Both the cinematography and special effects elevate the film to another level. Many scenes are so beautifully shot you almost forget you are watching a giant monster movie. One scene that stands out for its cinematography is the iconic shot when we first get a glimpse of Kong with the sunrise behind him. More gorgeous and thrilling cinematography is seen when Hiddleston runs through bright green smoke while using a sword to cut down flying monsters. In these two scenes and many others the use of vibrant color adds beauty to perilous situations. The CGI creatures are incredibly well done. With Kong, he is clearly a gorilla-like creature, but unlike gorillas Kong stands upright. This gives the perception that Kong may be somewhere between man and ape. There are various other creatures inhabiting Skull Island. Each one has a unique and beautiful creature design. The “skull crawlers” are particularly disturbing in their odd shape and the way they move, yet their features are logical for being underground lizard-like beings.It is clear that a lot of thought went into the creation of the many giant beasts.
Kong: Skull Island is my favorite giant monster film since Cloverfield (2008).
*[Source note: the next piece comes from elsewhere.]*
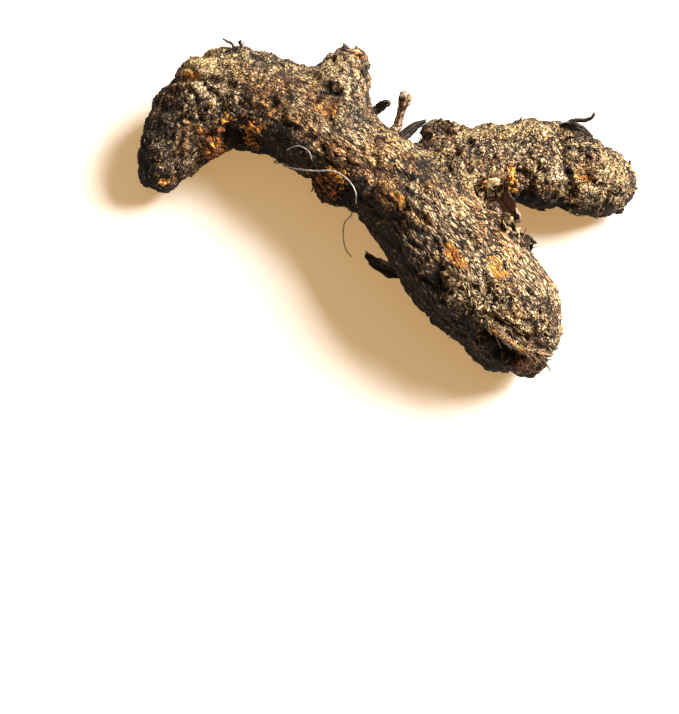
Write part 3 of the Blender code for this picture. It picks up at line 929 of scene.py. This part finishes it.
def bark_material(colours):
    """Dry bark: near-black furrows, brown slopes and tan crests, with fine fibres along the
    limb and crumbs elsewhere, and turmeric flesh, soot and rust where the mesh says. The
    darkening in the mesh's furrows is painted shade, the soot is mostly painted shade in
    hollows and on shaded sides, and the tan is partly a painted highlight on the lit rims."""
    s = Shader("bark")
    place = s.place()
    relief, fibrous, patchy = s.stored("relief"), s.stored("fibrous"), s.stored("patchy")
    on_finger, leathery = s.stored("finger_share"), 1 - s.stored("fibrous")
    stem_grain, finger_grain = s.stored_vector("stem_grain"), s.stored_vector("finger_grain")
    fibres = s.noise(s.scaled(stem_grain, (1.3, 3.2, 3.2)), 1.0, 2.0, 0.6, 0.5)
    ropes = s.noise(s.scaled(stem_grain, (0.30, 1.15, 1.15)), 1.0, 2.0, 0.55, 0.7)
    folds = s.noise(s.scaled(finger_grain, (0.75, 0.45, 0.45)), 1.0, 2.0, 0.6, 0.9)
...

It makes up for many of the mistakes that were made with the recent Godzilla film, especially in that there are more compelling characters and Kong is more prominently featured. That being said, this film does repeat some of the same mistakes. With such a star-studded cast, it is impossible not to enjoy each and every performance. Unfortunately there are simply too many characters and not enough time to really dive into each of their histories, and often the dialogue between them can sound uninspired. Despite that, audiences still get an exciting monster movie that has great creature designs, breathtaking cinematography, and a story that instantly grabs your attention (all the way through to the end of the credits). You will walk out of the theater eager to see what comes next in this epic universe of giant monsters from the depths of the earth.